Your answer should be a single number: the count of lines in the material below that hold "this".
*** DATASET EXCERPTS ***
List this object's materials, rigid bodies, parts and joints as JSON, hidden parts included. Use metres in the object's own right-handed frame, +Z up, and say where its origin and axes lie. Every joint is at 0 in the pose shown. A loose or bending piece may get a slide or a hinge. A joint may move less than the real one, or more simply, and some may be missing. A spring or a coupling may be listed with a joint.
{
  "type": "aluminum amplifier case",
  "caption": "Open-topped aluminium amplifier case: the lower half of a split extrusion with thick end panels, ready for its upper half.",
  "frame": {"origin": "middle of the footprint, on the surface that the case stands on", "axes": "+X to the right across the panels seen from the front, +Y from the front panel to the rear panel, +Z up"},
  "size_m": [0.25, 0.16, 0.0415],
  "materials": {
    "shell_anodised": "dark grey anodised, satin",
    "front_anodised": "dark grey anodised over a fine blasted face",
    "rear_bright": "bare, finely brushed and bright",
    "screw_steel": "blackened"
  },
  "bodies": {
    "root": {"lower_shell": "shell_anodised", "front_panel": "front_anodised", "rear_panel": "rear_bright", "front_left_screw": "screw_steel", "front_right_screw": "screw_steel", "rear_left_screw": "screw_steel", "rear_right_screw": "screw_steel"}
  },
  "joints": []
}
***
*** DATASET EXCERPTS ***
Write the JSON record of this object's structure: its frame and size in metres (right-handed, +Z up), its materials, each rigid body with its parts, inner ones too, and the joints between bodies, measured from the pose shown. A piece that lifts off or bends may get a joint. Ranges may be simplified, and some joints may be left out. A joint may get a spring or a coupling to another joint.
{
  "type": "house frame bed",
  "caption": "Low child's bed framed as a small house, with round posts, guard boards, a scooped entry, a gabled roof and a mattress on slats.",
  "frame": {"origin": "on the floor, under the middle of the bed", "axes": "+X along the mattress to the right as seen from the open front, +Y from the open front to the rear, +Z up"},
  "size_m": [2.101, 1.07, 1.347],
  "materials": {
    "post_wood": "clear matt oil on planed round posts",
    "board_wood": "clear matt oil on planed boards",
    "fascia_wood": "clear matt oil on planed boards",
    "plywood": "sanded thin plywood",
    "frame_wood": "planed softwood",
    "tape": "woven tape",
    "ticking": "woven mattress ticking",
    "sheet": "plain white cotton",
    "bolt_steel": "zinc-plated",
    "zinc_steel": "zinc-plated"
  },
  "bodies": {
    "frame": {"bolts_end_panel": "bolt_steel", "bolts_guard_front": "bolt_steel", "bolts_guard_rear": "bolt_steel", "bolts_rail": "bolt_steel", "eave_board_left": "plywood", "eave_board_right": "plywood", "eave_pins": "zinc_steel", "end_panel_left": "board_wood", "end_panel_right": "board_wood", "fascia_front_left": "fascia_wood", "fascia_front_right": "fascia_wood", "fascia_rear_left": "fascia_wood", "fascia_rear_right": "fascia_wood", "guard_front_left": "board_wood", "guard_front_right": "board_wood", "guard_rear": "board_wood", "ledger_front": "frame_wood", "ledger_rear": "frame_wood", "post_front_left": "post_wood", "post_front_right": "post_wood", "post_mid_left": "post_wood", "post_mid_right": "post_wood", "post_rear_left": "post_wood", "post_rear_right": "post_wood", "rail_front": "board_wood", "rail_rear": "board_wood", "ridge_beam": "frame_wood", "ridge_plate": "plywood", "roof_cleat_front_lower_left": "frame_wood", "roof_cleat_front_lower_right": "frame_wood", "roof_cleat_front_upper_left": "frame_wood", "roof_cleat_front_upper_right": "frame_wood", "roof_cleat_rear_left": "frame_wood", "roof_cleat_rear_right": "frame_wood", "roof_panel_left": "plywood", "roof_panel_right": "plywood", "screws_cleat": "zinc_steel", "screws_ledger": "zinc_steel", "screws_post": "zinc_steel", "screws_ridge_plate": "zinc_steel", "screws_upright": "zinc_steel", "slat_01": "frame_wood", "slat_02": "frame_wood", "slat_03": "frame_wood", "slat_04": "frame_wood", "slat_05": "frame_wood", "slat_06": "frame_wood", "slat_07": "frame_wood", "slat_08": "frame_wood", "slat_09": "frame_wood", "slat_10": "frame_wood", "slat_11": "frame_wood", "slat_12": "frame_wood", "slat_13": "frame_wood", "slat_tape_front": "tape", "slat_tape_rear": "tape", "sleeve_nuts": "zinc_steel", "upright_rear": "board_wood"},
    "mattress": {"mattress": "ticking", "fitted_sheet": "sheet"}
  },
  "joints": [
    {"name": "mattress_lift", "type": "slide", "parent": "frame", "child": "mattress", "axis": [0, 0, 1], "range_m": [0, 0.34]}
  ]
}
***
### TASK RESPONSE
2